The Hobbit isn’t the first to display this deeply frustrating, culpably unacceptable fault – but given the technical brilliance, even excess of attention to graphics and visual imagery I do wonder whether anybody actual sat down to listen to the movie before finishing production. If so they weren’t listening properly.

It is not a matter of volume: it is a question of acuity, especially for the spoken word. This persistent weakness can be partially mitigated if you can get to a cinema with a Lucas THX sound system – infinitely better than the industry standard Dolby, especially at the higher, lighter end where the human voice plays.

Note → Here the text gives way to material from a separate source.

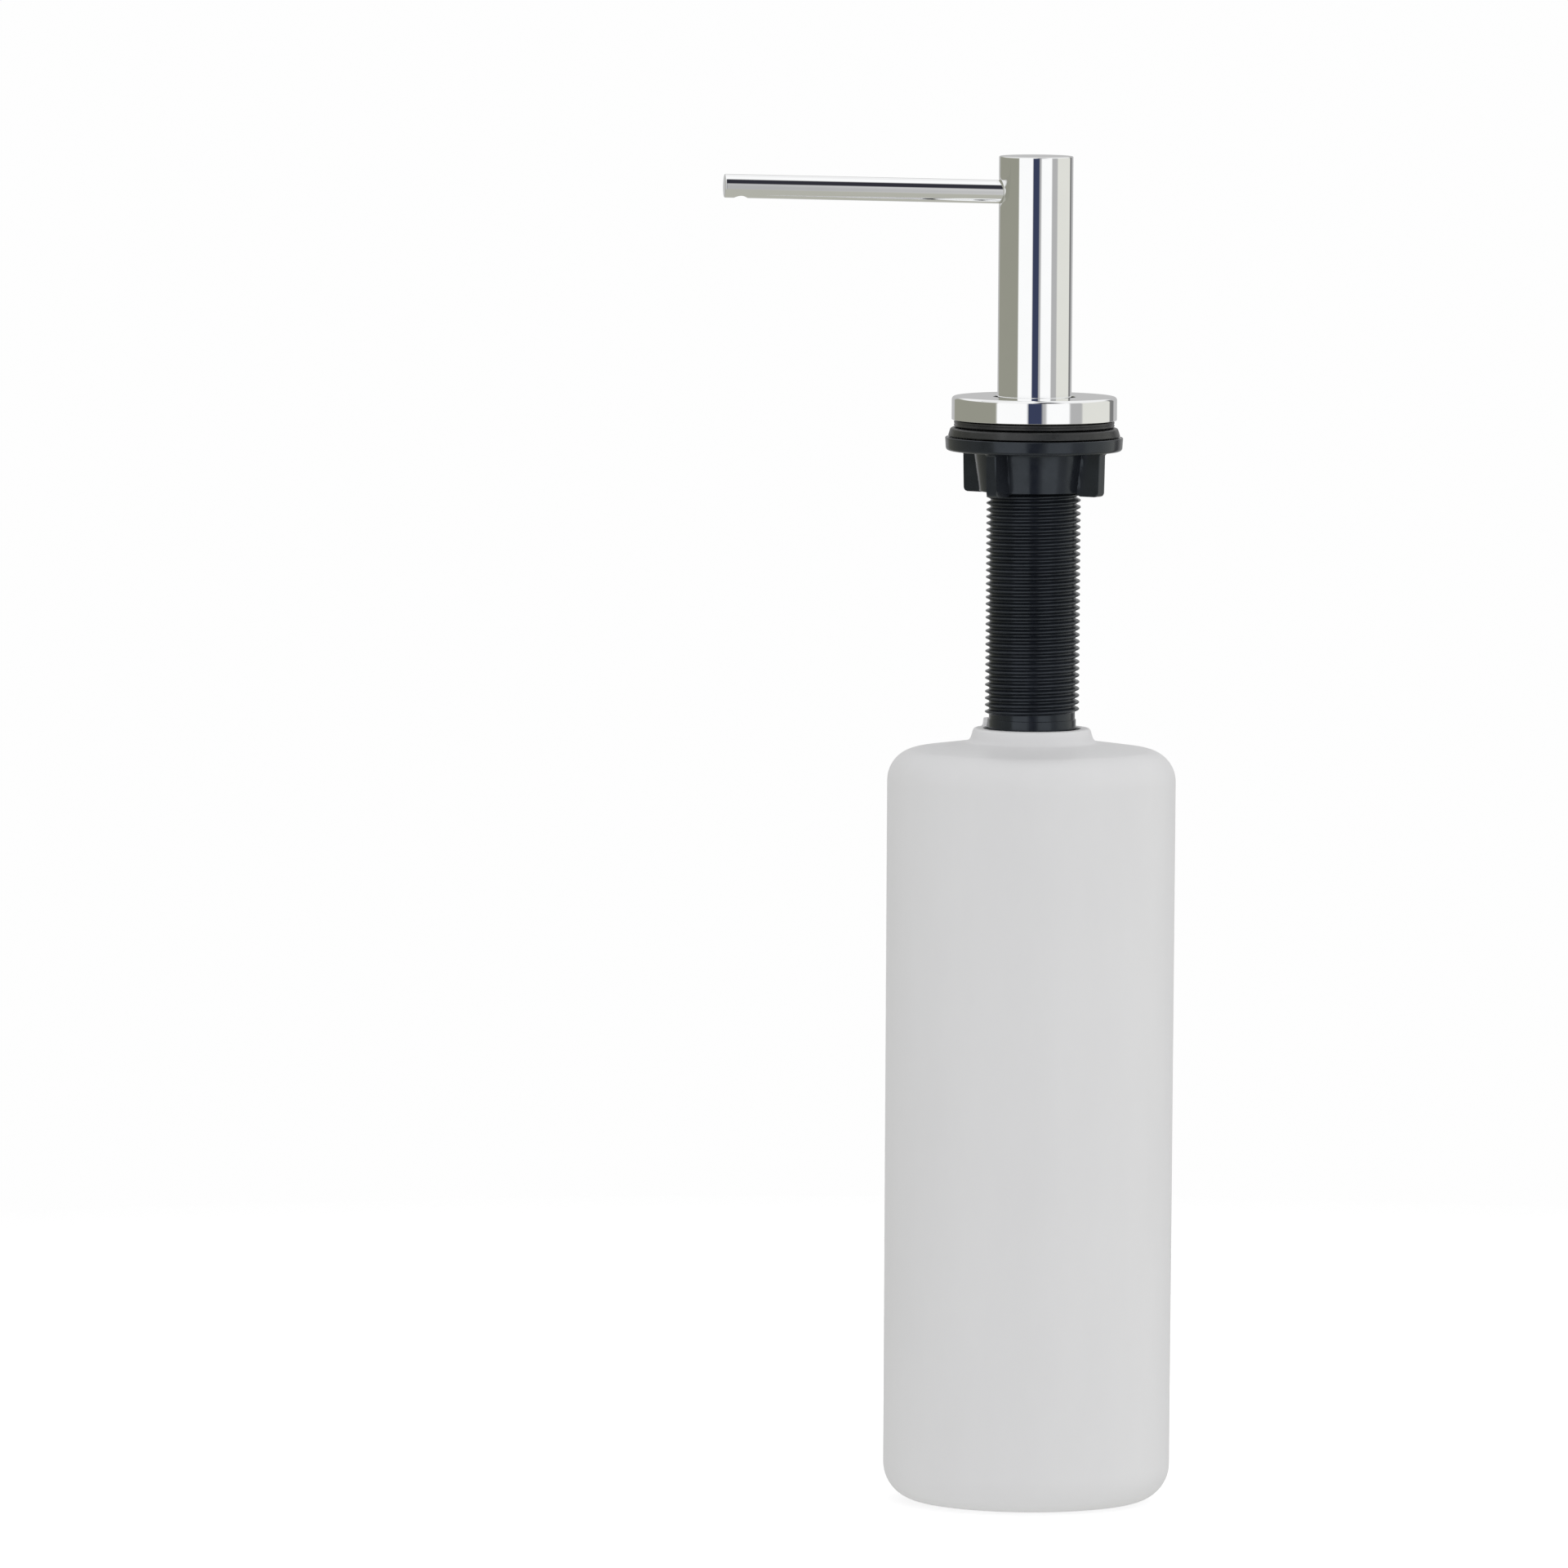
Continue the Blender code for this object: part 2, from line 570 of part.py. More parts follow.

Sadly this Cinderella of movies is neglected in different ways. Everything from the self-indulgent mumbling of say Joaquin Phoenix at the beginning of The Master; through lousy music/dialogue balance as here in The Hobbit; to erratic acuity in group dialogue that leaves key meanings unheard.

There seem to be two conceits at work here: the aforementioned UIOA (up its own arse) acting; and then the apparent indifference to words, dialogue, in contrast to the infinite pains taken with images. In fact it is at times as if Cinderella Sound has a twin sister, Cinderella Screenplay: both unjustly neglected in favour of the pushy ugly sisters – CGI and SFX.

Directors must know that sound is a critical part of the final experience so why they are so persistently deaf to its quality and effectiveness in their precious creations defies rational understanding.

One of the many reasons I love sub-titled films is that they completely eradicate this problem.